Ia berharap OJK dapat mempertimbangkan hasil kajian bersama LMUI tersebut agar kebijakan relaksasi bisa diterapkan tanpa mengganggu stabilitas industri maupun perlindungan kepada masyarakat.
Keseimbangan Antara Regulasi dan Ketahanan Industri
Menurut Budi, penegakan aturan ekuitas minimum memang penting untuk menjaga kesehatan industri asuransi. Namun, penerapannya juga perlu disesuaikan dengan kondisi nyata di lapangan, terutama bagi perusahaan kecil dan menengah yang menjadi tulang punggung distribusi layanan asuransi di daerah.

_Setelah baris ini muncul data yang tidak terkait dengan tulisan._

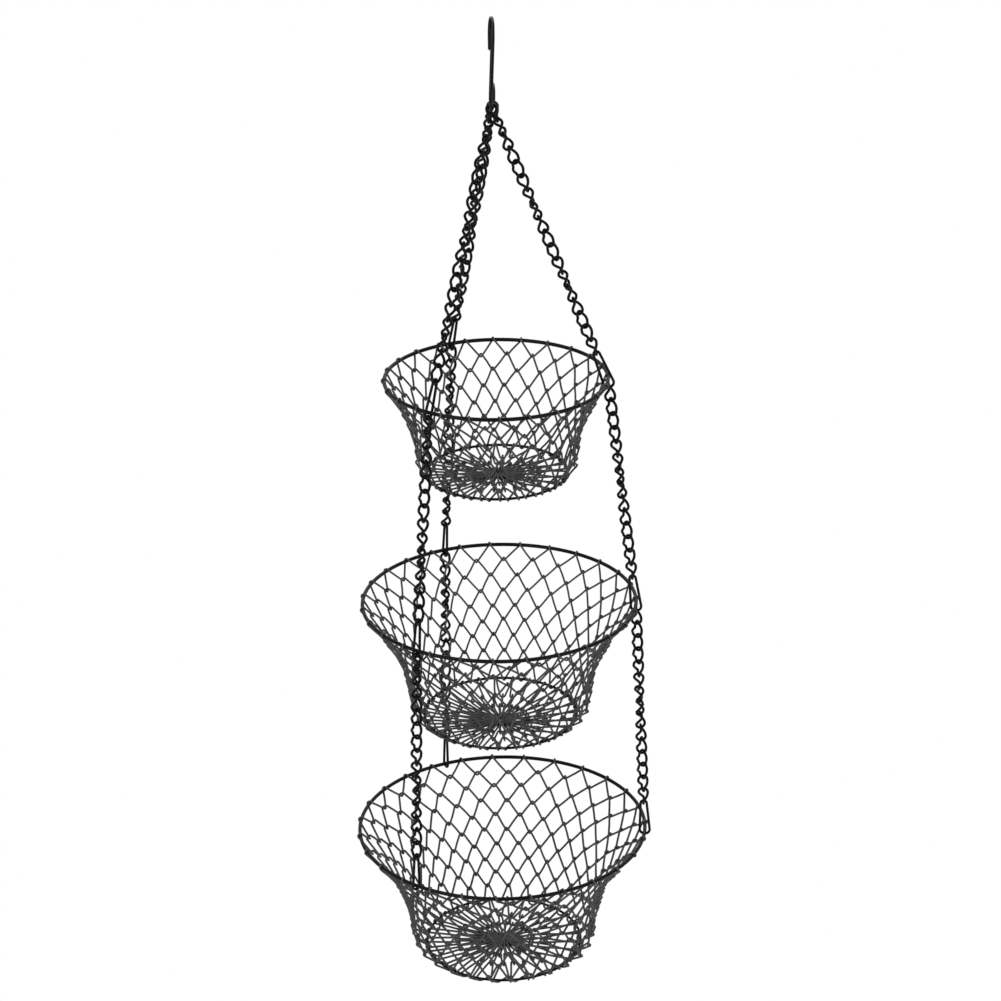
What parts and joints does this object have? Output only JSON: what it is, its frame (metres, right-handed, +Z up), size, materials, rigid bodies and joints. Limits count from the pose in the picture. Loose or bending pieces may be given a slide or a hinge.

Dengan demikian, regulasi yang diterapkan diharapkan tetap seimbang antara kebutuhan prudensial (kehati-hatian keuangan) dan aspek keberlanjutan usaha.
“Dengan mempertimbangkan kondisi aktual industri dan kemampuan perusahaan dalam memperkuat modal, proses penguatan permodalan dapat tercapai tanpa mengganggu stabilitas industri serta keberlanjutan perlindungan kepada masyarakat,” tutur Budi.
Harapan terhadap Arah Industri
AAUI menilai tahun-tahun menjelang 2026 menjadi momentum penting bagi industri asuransi umum untuk bertransformasi. Dorongan digitalisasi, penguatan manajemen risiko, serta efisiensi bisnis akan menjadi faktor pembeda dalam menjaga daya tahan perusahaan di tengah perubahan regulasi.
Langkah kolaboratif antara regulator, asosiasi, dan pelaku industri diyakini mampu menciptakan lingkungan yang kondusif bagi pertumbuhan yang sehat dan berkelanjutan.
Budi menegaskan, peningkatan permodalan bukan hanya kewajiban hukum, tetapi juga wujud tanggung jawab industri dalam memastikan kepercayaan nasabah tetap terjaga.
Melalui sinergi antara pembenahan internal dan dukungan kebijakan yang adaptif, sektor asuransi umum diharapkan mampu memenuhi target ekuitas minimum sesuai ketentuan OJK tanpa menimbulkan gejolak.
AAUI optimistis bahwa dengan langkah strategis yang tepat, industri asuransi Indonesia akan semakin tangguh dan siap menghadapi tantangan masa depan.